Whether the Court of Military Review should have granted a petition for reconsideration in this case on this basis need not be decided. See United States v. Roettger, supra; cf. United States v. Lange, supra. Moreover, in view of the appellate - defense - counsel - representation form signed by the accused before his death, we hold that his counsel had authority to maintain this action. See United States v. Chin, 848 F.2d 55 (4th Cir.1988); cf. United States v. Dwyer, 855 F.2d 144, 145 (3d Cir.1988). Finally, we clearly can grant appropriate relief under the All Writs Act—28 USC § 1651(a); see also United States v. Oberlin, 718 F.2d 894, 896 (9th Cir.1983). See generally Noyd v. Bond, 395 U.S. 683, 89 S.Ct. 1876, 23 L.Ed.2d 631 (1969). Accordingly, mandamus need not be ordered in this case to afford the appropriate relief requested.

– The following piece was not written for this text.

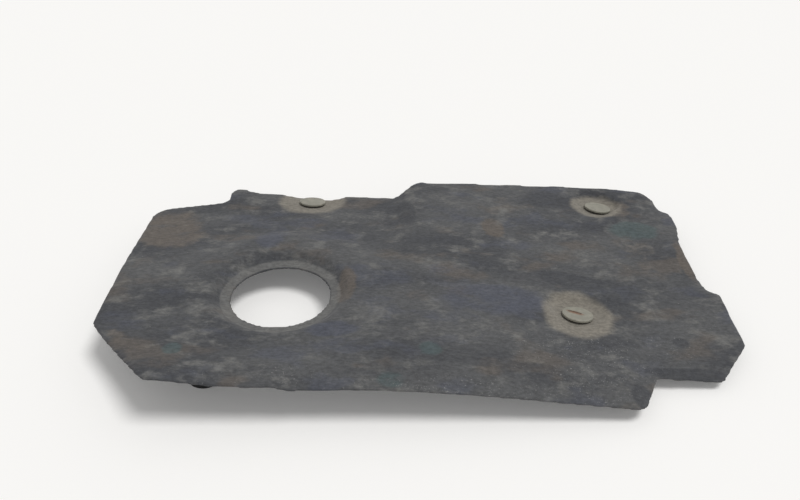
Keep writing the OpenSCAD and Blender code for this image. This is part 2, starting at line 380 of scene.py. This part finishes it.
def writeAttribute(piece, name, values):
    layer = piece.data.attributes.new(name, "FLOAT", "POINT")
    layer.data.foreach_set("value", np.clip(values, 0, 1).astype(np.float32))


# Weights that keep the smoothing and the lumps off the pad's steep edges
def innerWeights(piece):
    points = pointsOf(piece)
    normals = pointsOf(piece, "normal")
    steep = np.flatnonzero(np.abs(normals[:, 2]) < padForm["steepNormal"])
    tree = KDTree(len(steep))
    for i in steep:
        tree.insert(points[i], i)
    tree.balance()
    distance = np.array([tree.find(p)[2] for p in points])
    return ease(distance / padForm["edgeKeep"])


def addGroup(piece, name, weights):
    group = piece.vertex_groups.new(name=name)
    for i, weight in enumerate(weights):
        if weight > padForm["leastWeight"]:
            group.add([i], float(weight), "REPLACE")


def clouds(name, size):
    texture = bpy.data.textures.new(name, "CLOUDS")
    texture.noise_scale = size
    texture.noise_depth = 2
    return texture


# Stains, painted shade and the painted highlight round the hole lie on the upper side only
def paintStainsShadeAndHighlight(pad):
    points = pointsOf(pad)
    above = pointsOf(pad, "normal")[:, 2] > 0
    for kind in ("brown", "teal", "blue", "pale", "darkAndShade", "dust"):
        total = np.zeros(len(points))
        for markKind, middle, reach, turn, strength in stainsAndShade:
            if markKind == kind:
                total = np.maximum(total, strength * blob(points, middle, reach, turn))
        writeAttribute(pad, kind + "Stain", total * above)
    dirt = np.zeros(len(points))
    for middle, reach in seatDirt:
        dirt = np.maximum(dirt, blob(points, middle, reach))
    writeAttribute(pad, "seatDirt", dirt * above)
    # Painted highlight: a pale ring from the hole's edge outwards
    radius = np.hypot(points[:, 0], points[:, 1])
    inner = ease((radius - padForm["holeRadius"]) / padForm["rimFadeIn"])
    outer = ease((padForm["rimOuter"] - radius) / padForm["rimFadeOut"])
    writeAttribute(pad, "paleRimHighlight", inner * outer * above)


def makePad():
    pad = copyOfNode("pad", "feltPadPiece")
    applyModifier(pad, "REMESH", mode="VOXEL", voxel_size=padForm["voxel"])
    addGroup(pad, "inner", innerWeights(pad))
    applyModifier(
        pad, "SMOOTH", factor=0.5, iterations=padForm["softenSteps"],
        use_x=False, use_y=False, vertex_group="inner",
    )
    applyModifier(pad, "SMOOTH", factor=0.5, iterations=padForm["settleSteps"])
    applyModifier(
        pad, "DISPLACE", texture=clouds("padLumps", padForm["lumpSize"]),
        strength=padForm["lumpHeight"], mid_level=0.5, vertex_group="inner",
    )
    applyModifier(
        pad, "DISPLACE", texture=clouds("padFluff", padForm["fluffSize"]),
        strength=padForm["fluffHeight"], mid_level=0.5,
    )
    makeActive(pad)
    bpy.ops.object.shade_smooth()
    paintStainsShadeAndHighlight(pad)
    pad.data.materials.clear()
    pad.data.materials.append(makeFelt())
    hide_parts("pad")
    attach(pad, "root")
    return pad


padPiece = makePad()
print("pad made:", len(padPiece.data.vertices), "points")

# Retainers: grey nylon, dull and worn, with rust on the slotted one
nylonLook = {
    "clean": (0.235, 0.228, 0.190, 1),
    "worn": (0.300, 0.285, 0.235, 1),
    "grime": (0.110, 0.100, 0.082, 1),
    "rust": (0.200, 0.110, 0.070, 1),
    "wearSize": 6 * mm,
    "wearFade": (0.35, 0.7),
    "scratchSize": 1.1 * mm,
    "scratchTurn": 25,
    "scratchFade": (0.55, 0.8, 0.4),
    "scratchDepth": 0.1 * mm,
    "roughness": 0.62,
}

# Rust along the turning slot: middle and reach in mm, turn in degrees
slotRust = {
    "middle": (236.5, -16.5, -2),
    "turn": -24,
    "reach": (7.5, 2.6, 20),
    "ragged": 0.8,
    "fade": (1.6, 0.9, 0.85),
}


def addRust(tree, colour, wear):
    location = [v * mm for v in slotRust["middle"]]
    scale = [v * mm for v in slotRust["reach"]]
    length = addNode(tree, "ShaderNodeVectorMath", operation="LENGTH")
    tree.links.new(placedCoords(tree, "TEXTURE", location, slotRust["turn"], scale), length.inputs[0])
    ragged = maths(tree, "MULTIPLY", wear, slotRust["ragged"])
    edge = maths(tree, "ADD", length.outputs["Value"], ragged)
    return mixColour(tree, step(tree, edge, *slotRust["fade"]), colour, nylonLook["rust"])


def makeNylon(name, rusty):
    look = nylonLook
    material, tree = newMaterial(name)
    wear = noise(tree, look["wearSize"], detail=4, roughness=0.6)
    scratches = noise(
        tree, look["scratchSize"], stretch=(5, 1, 1), detail=3, roughness=0.7, turn=look["scratchTurn"],
    )
    colour = mixColour(tree, step(tree, wear, *look["wearFade"]), look["clean"], look["worn"])
    colour = mixColour(tree, step(tree, scratches, *look["scratchFade"]), colour, look["grime"])
    if rusty:
        colour = addRust(tree, colour, wear)
    finishMaterial(tree, colour, look["roughness"], scratches, look["scratchDepth"], 0.3)
    return material


def dressNode(nodeName, material):
    node = nodes[nodeName]
    node.data.materials.clear()
    node.data.materials.append(material)


plainNylon = makeNylon("nylonRetainer", rusty=False)
dressNode("retainer_back_left", plainNylon)
dressNode("retainer_back_right", plainNylon)
dressNode("retainer_middle_right", makeNylon("nylonRusty", rusty=True))
print("retainers dressed")

# Foot: black rubber with a faint bloom
rubberLook = {
    "black": (0.016, 0.016, 0.017, 1),
    "bloom": (0.045, 0.044, 0.042, 1),
    "bloomSize": 5 * mm,
    "bloomFade": (0.5, 0.8),
    "grainSize": 0.7 * mm,
    "grainDepth": 0.2 * mm,
    "roughness": 0.7,
}


def makeRubber():
    look = rubberLook
    material, tree = newMaterial("rubberFoot")
    bloom = noise(tree, look["bloomSize"], detail=4, roughness=0.65)
    grain = noise(tree, look["grainSize"], detail=2)
    colour = mixColour(tree, step(tree, bloom, *look["bloomFade"]), look["black"], look["bloom"])
    finishMaterial(tree, colour, look["roughness"], grain, look["grainDepth"], 0.3)
    return material


dressNode("foot", makeRubber())
print("foot dressed")

# Bench: pale, with a little glow that only the camera sees, and the pad's shadow kept
benchSetup = {
    "height": -25 * mm,
    "colour": (0.90, 0.89, 0.87, 1),
    "reach": 6,
    "glow": 0.12,
}


def addBench():
    bpy.ops.mesh.primitive_plane_add(size=benchSetup["reach"], location=(0, 0, benchSetup["height"]))
    bench = bpy.context.object
    bench.name = "bench"
    material, tree = newMaterial("benchWhite")
    diffuse = addNode(tree, "ShaderNodeBsdfDiffuse")
    diffuse.inputs["Color"].default_value = benchSetup["colour"]
    glow = addNode(tree, "ShaderNodeEmission")
    path = addNode(tree, "ShaderNodeLightPath")
    strength = maths(tree, "MULTIPLY", path.outputs["Is Camera Ray"], benchSetup["glow"])
    tree.links.new(strength, glow.inputs["Strength"])
    both = addNode(tree, "ShaderNodeAddShader")
    tree.links.new(diffuse.outputs[0], both.inputs[0])
    tree.links.new(glow.outputs[0], both.inputs[1])
    output = addNode(tree, "ShaderNodeOutputMaterial")
    tree.links.new(both.outputs[0], output.inputs["Surface"])
    bench.data.materials.append(material)


# Light: one soft sun from the back left, and an even pale room
lightSetup = {
    "sunFrom": (-0.38, 0.15, 1.0),
    "sunStrength": 1.75,
    "sunAngle": 24,
    "skyStrength": 0.5,
}


def addSun():
    bpy.ops.object.light_add(type="SUN", location=lightSetup["sunFrom"])
    sun = bpy.context.object
    sun.name = "windowSun"
    x, y, z = lightSetup["sunFrom"]
    sun.rotation_euler = (math.atan2(math.hypot(x, y), z), 0, math.atan2(-x, y))
    sun.data.energy = lightSetup["sunStrength"]
    sun.data.angle = math.radians(lightSetup["sunAngle"])


def addWorld():
    world = bpy.data.worlds.new("paleRoom")
    scene.world = world
    world.use_nodes = True
    tree = world.node_tree
    tree.nodes.clear()
    sky = addNode(tree, "ShaderNodeBackground")
    sky.inputs["Strength"].default_value = lightSetup["skyStrength"]
    white = addNode(tree, "ShaderNodeBackground")
    path = addNode(tree, "ShaderNodeLightPath")
    choose = addNode(tree, "ShaderNodeMixShader")
    seen = maths(tree, "MAXIMUM", path.outputs["Is Camera Ray"], path.outputs["Is Glossy Ray"])
    tree.links.new(seen, choose.inputs[0])
    tree.links.new(sky.outputs[0], choose.inputs[1])
    tree.links.new(white.outputs[0], choose.inputs[2])
    output = addNode(tree, "ShaderNodeOutputWorld")
    tree.links.new(choose.outputs[0], output.inputs["Surface"])


addBench()
addSun()
addWorld()
scene.view_settings.view_transform = "Standard"
print("lights and bench placed")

The petition for extraordinary relief is granted. The decision of the United States Army Court of Military Review is reversed. The findings and sentence are set aside. The charges are dismissed. All rights, privileges, and property of which the accused has been deprived by virtue of the findings of guilty and the sentence are hereby ordered restored.

Judge COX concurs.

. We note that the accused raised certain issues before the Court of Military Review pursuant to United States v. Grostefon, 12 MJ 431 (CMA 1982), and noted "his deteriorating health condition due to AIDS.” He died, however, as a result of a "vehicular homicide."

. A general court-martial order (No. 57) was issued in this case by Headquarters, U.S. Army Field Artillery Center and Fort Sill, Oklahoma, on June 22, 1992, purporting to order the accused’s discharge executed. However, this order is a legal nullity because the decision below is not final under Article 71, Uniform Code of Military Justice, 10 USC § 871. Counsel have represented that this order will be rescinded after this Court rules on the accused’s challenge.